En su escritura destaca un estilo directo y poco rebuscado que potencia la acción directa de la aventura y que mantiene en vilo al lector. Así pues no duden en leer las primeras páginas de Aro, el guerrero lobo, pues en ellas pronto conocerá cómo hubo una vez un hombre que, como otros muchos caudillos hispanos, no dudó ningún momento en poner su escudo delante las todopoderosas espadas romanas...
Aro y los suyos se sienten satisfechos porque los años de penurias han pasado para Albocela, las cosechas son abundantes y podrán volver a comerciar con los pueblos vecinos. Pero no todas las noticias son buenas. En el este de la Península ha desembarcado un nuevo comandante romano, Publio Cornelio Escipión, que se ha propuesto derrotar a los cartagineses. Aro teme que los romanos no se conformen con vencer a sus rivales y se propongan ampliar sus dominios.
Los temores de los vacceos se confirman cuando Roma, tras vencer a Cartago, decide conquistar el nuevo territorio que se abre ante ellos.
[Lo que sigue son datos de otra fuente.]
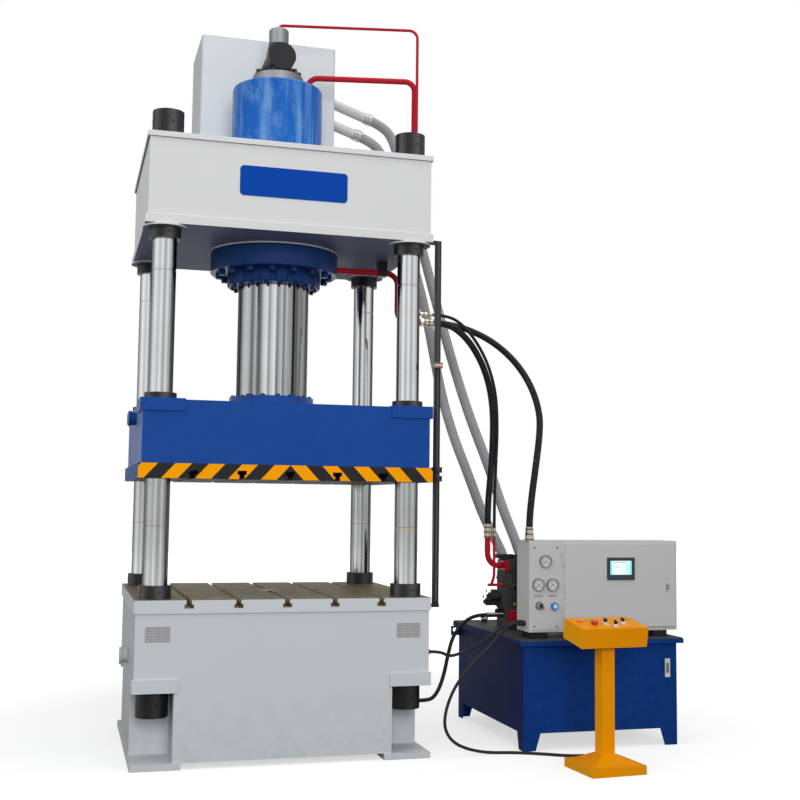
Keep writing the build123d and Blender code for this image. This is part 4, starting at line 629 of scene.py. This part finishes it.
def made_whole(mesh):
    """Join the loose solids of a mesh into one skin, in the order of their first faces."""
    work = bmesh.new()
    work.from_mesh(mesh)
    bmesh.ops.remove_doubles(work, verts=work.verts, dist=merge_distance)
    for items in (work.verts, work.faces):
        items.index_update()
        items.ensure_lookup_table()
    left, parts = set(range(len(work.faces))), []
    while left:
        waiting, group = [min(left)], []
        left.remove(waiting[0])
        while waiting:
            face = work.faces[waiting.pop()]
            group.append(face)
            shared = [edge.link_faces for edge in face.edges if len(edge.link_faces) == 2]
            near = {other.index for pair in shared for other in pair} & left
            left -= near
            waiting.extend(sorted(near))
        numbers = sorted({vert.index for face in group for vert in face.verts})
        place_of = {number: place for place, number in enumerate(numbers)}
        corners = [[place_of[vert.index] for vert in face.verts] for face in group]
        part = bpy.data.meshes.new("loose_solid")
        part.from_pydata([work.verts[number].co[:] for number in numbers], [], corners)
        parts.append(put_in_scene("loose_solid", part))
    work.free()
    whole = parts[0]
    for part in parts[1:]:
        union = whole.modifiers.new("union", "BOOLEAN")
        union.operation = "UNION"
        union.solver = "EXACT"
        union.object = part
    result = plain_mesh(whole)
    for part in parts:
        bpy.data.objects.remove(part)
    print("joined", len(parts), "solids")
    return result


# %% [markdown]
# Two forms are a little finer than in the solids: the console's post is slimmer, and the tank's sheet legs
# taper towards the floor. Each is a small function of a corner's place.


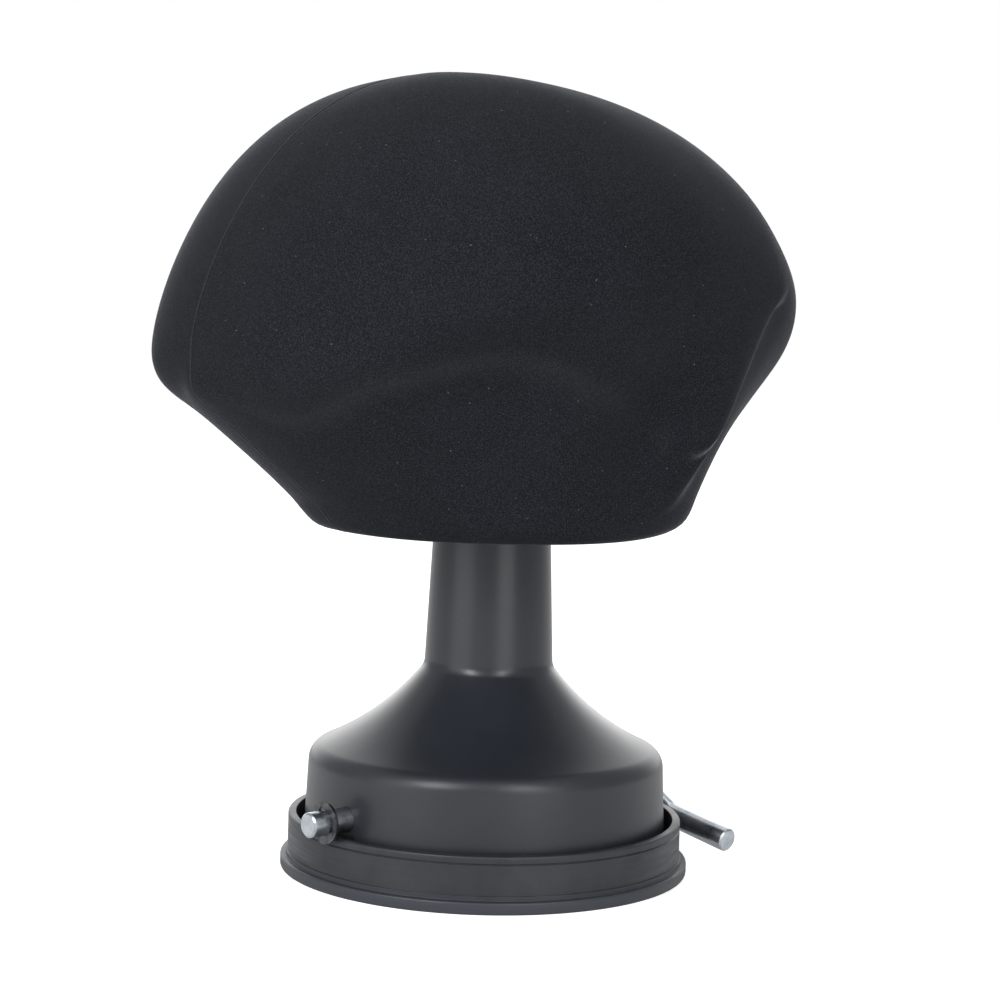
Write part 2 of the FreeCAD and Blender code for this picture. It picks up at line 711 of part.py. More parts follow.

Comienza a avanzar hacia el interior de la Península, hacia el territorio vacceo. Declarar que la tierra conquistada es una provincia romana deja bien claras sus intenciones.
Coriaca, la esposa de Aro, opina que los vacceos deben enfrentarse a los romanos bajo el mando de un líder y empieza a trazar un plan para conseguirlo con la ayuda de los dioses… Y los dioses parecen haber decidido que intervendrán. Mientras tanto, Roma sigue avanzando y ya amenaza a los carpetanos, sus vecinos del sur. Los albocelenses son convocados a Septimanca para decidir si acude en ayuda de los carpetanos. Allí, en Septimanca, un anciano druida señala el manto de piel de lobo que cubre los hombros de Aro, regalo de su hermano Docio, como la señal divina de que es el enviado de los dioses para guiar a los vacceos al combate. La guerra se acerca y Aro, a pesar de sus dudas, deberá acatar la voluntad de los dioses y la de los hombres; la druida Vindula se encargará de ello.
Los guerreros vacceos, encabezados por Aro, viajan al sur para reunirse con los carpetanos y los vettones, sus incómodos vecinos. Se ponen a las órdenes de Hilerno, rey de los carpetanos, para hacer frente a los romanos.